Histoire philosophique et politique des établissemens et du commerce des Européens dans les deux Indes/Livre XVI/Chapitre 12

XII. État du Canada à la paix d’Utrecht.

Cette vaſte contrée s’étoit trouvée, à l’époque de la pacification d’Utrecht, dans un état de foibleſſe & de misère inconcevable. C’étoit la faute des premiers François qu’on avoit vu s’y jeter plutôt que s’y établir. La plupart s’étoient contentés de courir les bois. Les plus raiſonnables avoient eſſayé quelques cultures ; mais ſans choix & ſans ſuite. Un terrein où l’on avoit bâti & ſemé à la hâte, étoit auſſi légèrement abandonné que défriché.
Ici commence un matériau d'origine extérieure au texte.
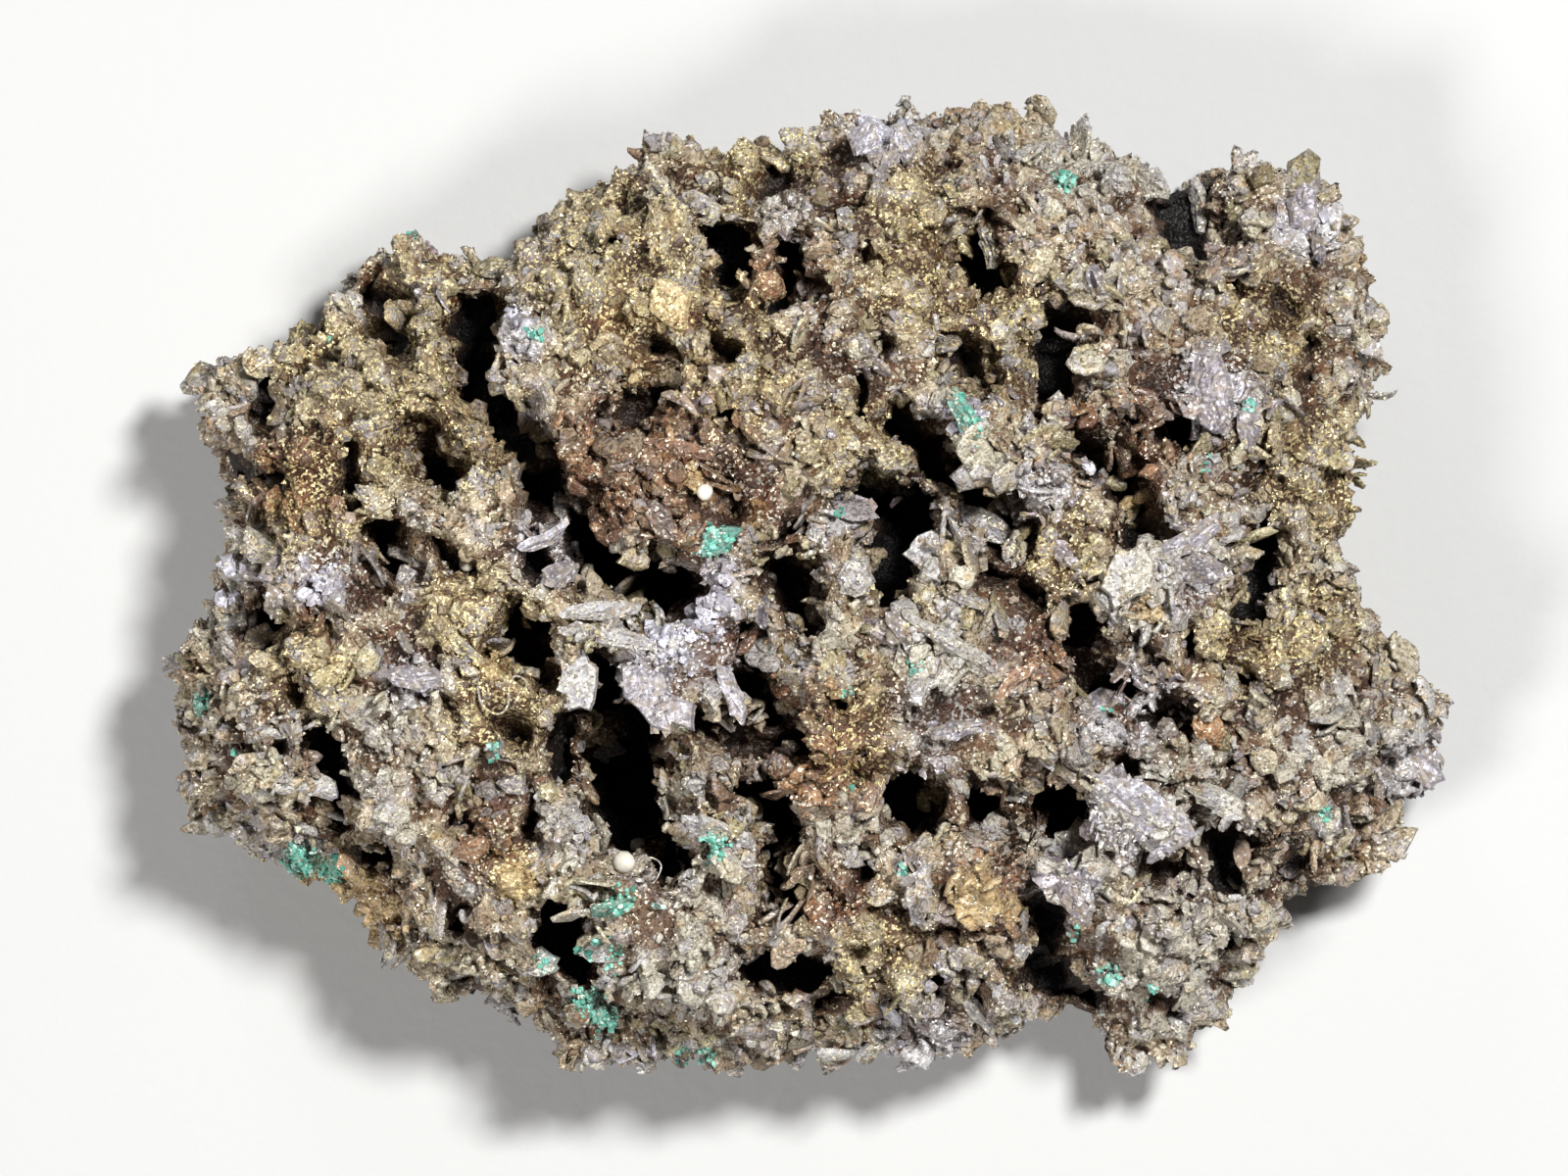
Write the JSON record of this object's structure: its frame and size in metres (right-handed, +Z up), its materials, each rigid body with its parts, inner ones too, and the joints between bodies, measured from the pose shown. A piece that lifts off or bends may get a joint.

Cependant les dépenſes que faiſoit la métropole dans cet établiſſement, & le commerce des pelleteries, donnèrent, par intervalle, quelque aiſance aux habitans. Mais ils la perdirent bientôt dans une ſuite de guerres malheureuſes. En 1714, les exportations du Canada ne paſſoient pas cent mille écus. Cette ſomme, jointe à celle de trois cens cinquante mille livres, que le gouvernement y verſoir chaque année, étoit toute la reſſource de la colonie pour payer les marchandiſes qui lui venoient d’Europe. Auſſi en recevoit-elle ſi peu, qu’on étoit aſſez généralement réduit à ſe couvrir de peaux, à la manière des ſauvages. Telle étoit la déplorable ſituation du plus grand nombre des vingt mille François, qu’on comptoit dans ces régions immenſes.